Addressing this rumor was just the beginning. A year later, the group is still working to bring the community together and has established itself as a chapter of the Industrial Areas Foundation (IAF). The IAF is a national community organizing network, primarily made up of local organizations and religious groups.
Arvada’s IAF chapter consists of a number of schools, churches and community members, some of whom became involved after meeting members during that March walk. The group held another walk in the neighborhood near Thomson Elementary, as well, and has since hosted several meetings to determine its next steps. Members have focused on encouraging even more involvement throughout the city.
“The only way society really changes is when people get involved,” said chapter member John Anderson, pastor of Trinity Presbyterian Church at 7755 Vance Drive. With several others, Anderson led the charge to establish an IAF chapter in Arvada, hoping to change “a lack of connection among families in neighborhood schools,” he said.
“You don’t have anybody to turn to, to take your children to school if you’re sick,” he said. “Community would be beneficial for the kids.”
For Arvada resident Candy Frie, who has been involved with IAF walks and meetings, the chapter represents one of the largest efforts to build parent and school relationships that she has ever seen in the city.

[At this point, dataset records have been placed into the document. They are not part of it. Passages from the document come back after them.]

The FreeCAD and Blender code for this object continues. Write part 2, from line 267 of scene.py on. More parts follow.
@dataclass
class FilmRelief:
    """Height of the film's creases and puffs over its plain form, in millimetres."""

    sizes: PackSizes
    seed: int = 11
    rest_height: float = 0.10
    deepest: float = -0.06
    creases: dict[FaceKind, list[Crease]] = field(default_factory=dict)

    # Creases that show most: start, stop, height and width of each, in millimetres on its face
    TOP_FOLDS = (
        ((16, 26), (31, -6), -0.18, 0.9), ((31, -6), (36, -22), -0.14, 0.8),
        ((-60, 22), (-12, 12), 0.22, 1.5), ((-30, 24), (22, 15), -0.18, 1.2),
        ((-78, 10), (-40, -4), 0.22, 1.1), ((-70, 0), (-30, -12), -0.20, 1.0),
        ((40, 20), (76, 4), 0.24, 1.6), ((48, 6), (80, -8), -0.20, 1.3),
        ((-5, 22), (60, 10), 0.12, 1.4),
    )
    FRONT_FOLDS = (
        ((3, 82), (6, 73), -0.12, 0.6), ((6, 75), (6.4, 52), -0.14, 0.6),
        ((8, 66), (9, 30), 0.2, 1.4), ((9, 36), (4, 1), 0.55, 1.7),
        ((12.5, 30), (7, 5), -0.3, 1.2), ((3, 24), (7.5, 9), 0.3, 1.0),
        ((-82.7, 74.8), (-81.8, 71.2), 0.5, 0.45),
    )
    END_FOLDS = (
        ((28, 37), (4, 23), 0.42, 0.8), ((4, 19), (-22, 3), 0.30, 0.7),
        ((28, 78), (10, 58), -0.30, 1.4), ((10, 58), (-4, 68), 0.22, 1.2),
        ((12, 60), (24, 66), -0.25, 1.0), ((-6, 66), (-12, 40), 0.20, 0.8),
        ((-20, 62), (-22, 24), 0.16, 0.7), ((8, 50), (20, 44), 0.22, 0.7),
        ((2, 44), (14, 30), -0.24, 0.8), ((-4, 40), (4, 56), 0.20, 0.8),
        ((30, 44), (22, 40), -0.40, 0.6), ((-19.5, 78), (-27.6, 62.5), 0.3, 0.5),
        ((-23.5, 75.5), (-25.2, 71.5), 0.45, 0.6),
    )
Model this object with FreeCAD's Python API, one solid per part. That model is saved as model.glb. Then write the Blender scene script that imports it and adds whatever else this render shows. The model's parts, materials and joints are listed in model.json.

“To this extent, I would say it’s new to Arvada,” she said. “We’re really helping the schools be the best they can be. That’s how you build community togetherness and pride.”
Shannon Fitzgerald, the district’s enrollment services director, agreed, saying that neighborhood schools provide a number of community and transportation benefits. More than 70% of district students attend their neighborhood school, while for other families, attending a choice enrollment school serves as the better option, she said.
“The family might be looking for different types of programs or the school is closer to their after-school childcare or work,” she said. “We always encourage families to go into a school and get a feel for it.”
Families can also use the district’s School Finder tool to search schools near the address and get more information about the school, including information on demographics, programming and upcoming events.
To access the tool, visitors can log on to the EnrollJeffco site at www.jeffcopublicschools.org/schools/enrollment/enrolljeffco and click on the School Finder button at the bottom of the page.
Families near Peck Elementary will have their chance to learn more at the school’s upcoming playdate. The event, held at the school on Aug. 3, invites students and parents to the Peck playground to enjoy snacks and activities.
Pearce hopes the event will highlight what makes the school stand out, including its partnerships with Arvada High School and Olde Town and the fact that 14 of its staff members are certified in the Orton-Gillingham learning approach. The approach is known for promoting literacy, especially in students with dyslexia.
“There’s always a lot going on,” she said, “and we’re always accepting new students and happy to have them.”
As the project continues, the IAF will find additional ways to promote neighborhood schools while keeping an eye out for other potential projects.
“What we’re doing is a small example of what goes on in IAF,” Anderson said. “It all starts with bringing the community together and empowering people to address need.”